Dass die Neapolitaner den zurzeit schönsten Fußball bieten, rauschhaft zelebriert besonders vor heimatlichem Publikum, wurde auch am Montagabend betätigt. Genauso offensichtlich aber bleibt Inter Mailand der härteste Rivale. Wenn Inters Japaner Yuto Nagatomo nicht kurz vor der Pause die gelb-rote Karte erhalten hätte, wären die Neapolitaner wohl in größte Schwierigkeiten geraten, denn die zweite Halbzeit geriet trotz Führungsausbau und Überzahl bei weitem nicht so souverän, wie man das hätte erwarten können. Inter kämpfte bis zuletzt, schaffte dank Adem Ljajic noch den Anschlusstreffer (67.) und scheiterte in der Schlussphase, als sich Neapel schon selig singend in den Armen lag, zwei Mal am Pfosten des vom Ex-Bayern Pepe Reina zuverlässig gehüteten Tors.

Inters Minimalismus

Kein Wunder, dass Inter-Coach Roberto Mancini keinerlei Unterlegenheitsgefühle äußern wollte und stattdessen mächtig auf den Schiedsrichter schimpfte. Mancini, 51, selbst einer der talentiertesten Angreifer seiner Zeit, setzt in Ermangelung herausragender Akteure in seinem Team ganz auf die Kraft und die chamäleonhafte Anpassungsfähigkeit seines Teams.

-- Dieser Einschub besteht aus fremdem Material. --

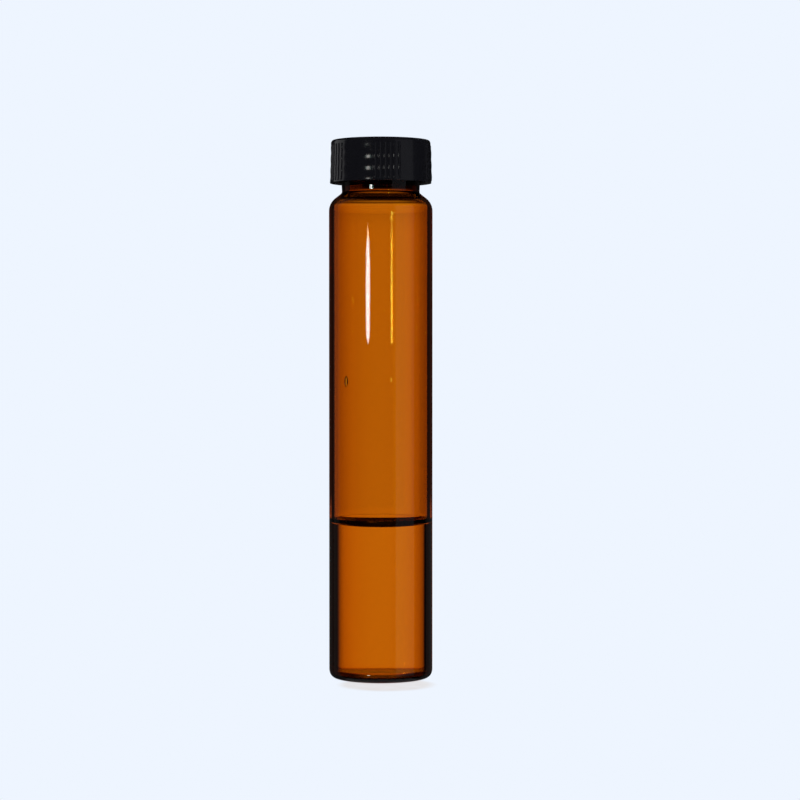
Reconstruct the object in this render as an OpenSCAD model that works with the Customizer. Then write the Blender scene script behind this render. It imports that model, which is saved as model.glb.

Das Ergebnis ist selten mitreißend, aber immer solide. Mit nur 17 Treffern hat Mancinis Inter die mit Abstand magerste Ausbeute des Führungsquartetts (Neapel hat 26, die Roma 29), aber die Hintermannschaft verfügt über meisterliche Qualitäten. Ein wenig erinnert diese Internazionale an das Triple- Team von 2010, doch Mancini geht zum Glück der Zynismus seines Vorgängers José Mourinho ab. Wer selbst als begnadeter Feintechniker Triumphe feierte, bewahrt sich eben die Freude am schönen Spiel.

Stets elegant gekleidet bleibt Mancini auch als Trainer ein bekennender Ästhet - im Gegensatz zu seinem neapolitanischen Rivalen Maurizio Sarri. Der Nachfolger des glücklosen Spaniers Rafael Benitez zeigt sich grundsätzlich nur im Trainingsanzug. Sarri, 56, war nie Profi-Fußballer, sondern machte frühzeitig eine Banklehre. Als Banker hatte er Arbeitseinsätze in London, der Schweiz und Luxemburg absolviert, mit hervorragendem Einkommen, doch auf dem Höhepunkt seiner Karriere stieg Sarri aus und wurde Fußballtrainer.

Es folgten Stationen in Italiens Fußball-Pampa, bei Klubs namens Faellese Calcio, Cavriglia, Antella, Valdema, Tegoleto oder Sansovino und - als letzte Station vor Neapel - der toskanische Provinzverein Empoli. Als Sarri in Neapel eintraf, beschlossen die Fans, ihn und seine Mannschaft erst einmal zu ignorieren. Gähnende Leere herrschte im riesigen San-Paolo-Stadion, bis der Kauz mit den zwei Brillen (eine auf der Nase, die Lesebrille griffbereit am Band) plötzlich zum Höhenflug ansetzte.

Von Sarri weiß man, dass er Charles Bukowski, John Fante und Mario Vargas Llosa liest, möglicherweise auch beim Training. Journalisten müssen damit rechnen, dass er bei blöden Fragen ein Buch herauszieht und sich darein vertieft, um ihrem Geschwätz zu entfliehen. Gefragt, ob der SSC Neapel nach dem Triumph über Inter nun vom Meistertitel träumen dürfe, knurrte Sarri: "Redet keinen Quatsch. Mit 31 Punkten haben wir noch nicht mal den Klassenerhalt."